С чувством выполненного долга он подошел к столу, сделал запись в журнал, несколько раз глянул в пустую кружку, затем на меня, мычащего и мотающего от боли головой, и стал давать советы.
— До вечера не есть, не пить, не курить. Чтобы полегче было — крой всех мысленно матом. Да-да, всех этих мусо- ров. Мне когда хуево, а хуево мне всегда, — я их всех крою. Не потому, что насолили мне сильно, а просто зэков за что крыть? Штабные мусора мне покою не дают, до всего до- ебываются: то одеколоном пахнет, то клеем, то стеклоочистителем. А с хуя ли я буду коньяком пахнуть, если у меня зарплата как у студента! Им бы мою работу хоть на неделю, посмотрел бы я, чем от них запахнет. Дергать зубы — это не то, что себя за хуй дергать. Они когда приходят со своими проблемами, не спрашивают: нравится мне работа или нет? Они только одно спрашивают: больно будет или нет? А как мне быть? Кресла нового нет, бормашина старая, инструменты дореволюционные... И вот, сделай им, блядям, «не больно». Да еще — «насухую». Вот доработаю до пенсии, брошу все, пойду в артель золото мыть. А хуля — руки вон ходуном ходят, хе-хе, — две нормы давать буду.

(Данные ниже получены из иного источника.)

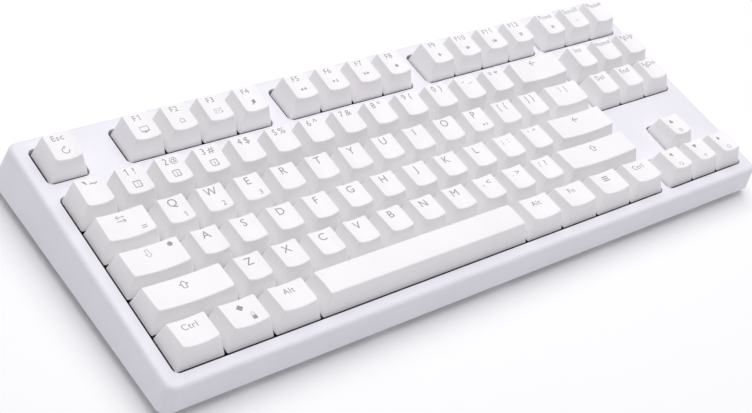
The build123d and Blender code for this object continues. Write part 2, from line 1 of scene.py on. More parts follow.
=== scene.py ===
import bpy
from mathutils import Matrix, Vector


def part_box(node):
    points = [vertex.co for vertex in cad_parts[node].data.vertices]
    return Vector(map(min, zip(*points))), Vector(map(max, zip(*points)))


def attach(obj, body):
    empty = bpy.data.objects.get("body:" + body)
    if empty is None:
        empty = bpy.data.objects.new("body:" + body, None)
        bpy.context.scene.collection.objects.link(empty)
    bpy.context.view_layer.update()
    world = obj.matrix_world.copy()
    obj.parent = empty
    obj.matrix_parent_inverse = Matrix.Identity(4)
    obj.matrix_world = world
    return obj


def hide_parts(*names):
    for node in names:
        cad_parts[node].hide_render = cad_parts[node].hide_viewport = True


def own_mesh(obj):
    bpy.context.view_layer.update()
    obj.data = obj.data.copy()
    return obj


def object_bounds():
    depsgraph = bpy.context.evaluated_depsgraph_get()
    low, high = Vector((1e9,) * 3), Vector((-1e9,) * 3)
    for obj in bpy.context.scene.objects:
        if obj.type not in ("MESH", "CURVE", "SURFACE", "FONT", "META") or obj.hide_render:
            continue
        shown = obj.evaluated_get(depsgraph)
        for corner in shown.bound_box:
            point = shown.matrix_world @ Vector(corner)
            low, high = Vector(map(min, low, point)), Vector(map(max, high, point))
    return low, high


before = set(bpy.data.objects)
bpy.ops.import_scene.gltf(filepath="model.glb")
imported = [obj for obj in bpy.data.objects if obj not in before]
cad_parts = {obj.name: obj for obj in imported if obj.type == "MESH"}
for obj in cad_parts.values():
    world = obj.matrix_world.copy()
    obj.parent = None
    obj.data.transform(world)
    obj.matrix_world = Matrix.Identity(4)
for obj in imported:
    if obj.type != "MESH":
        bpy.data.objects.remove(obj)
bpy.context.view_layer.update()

Я сидел в кресле, глядел в потолок, держась рукой за стреляющую нестерпимой болью челюсть, и думал о том, что сейчас надо идти в штаб и попытаться прорваться к начальнику колонии. Оправдание на всякий случай было неплохое. Чем не повод? Дескать, пошел в санчасть лечить зуб. А там только рвут. А мне бы коронки поставить, чтобы хоть сколько-нибудь зубов на свободу вынести. Врач посоветовал пойти к начальнику, потому что сам таких вопросов не решает. И так далее. А потом разговор куда-нибудь да и выведет.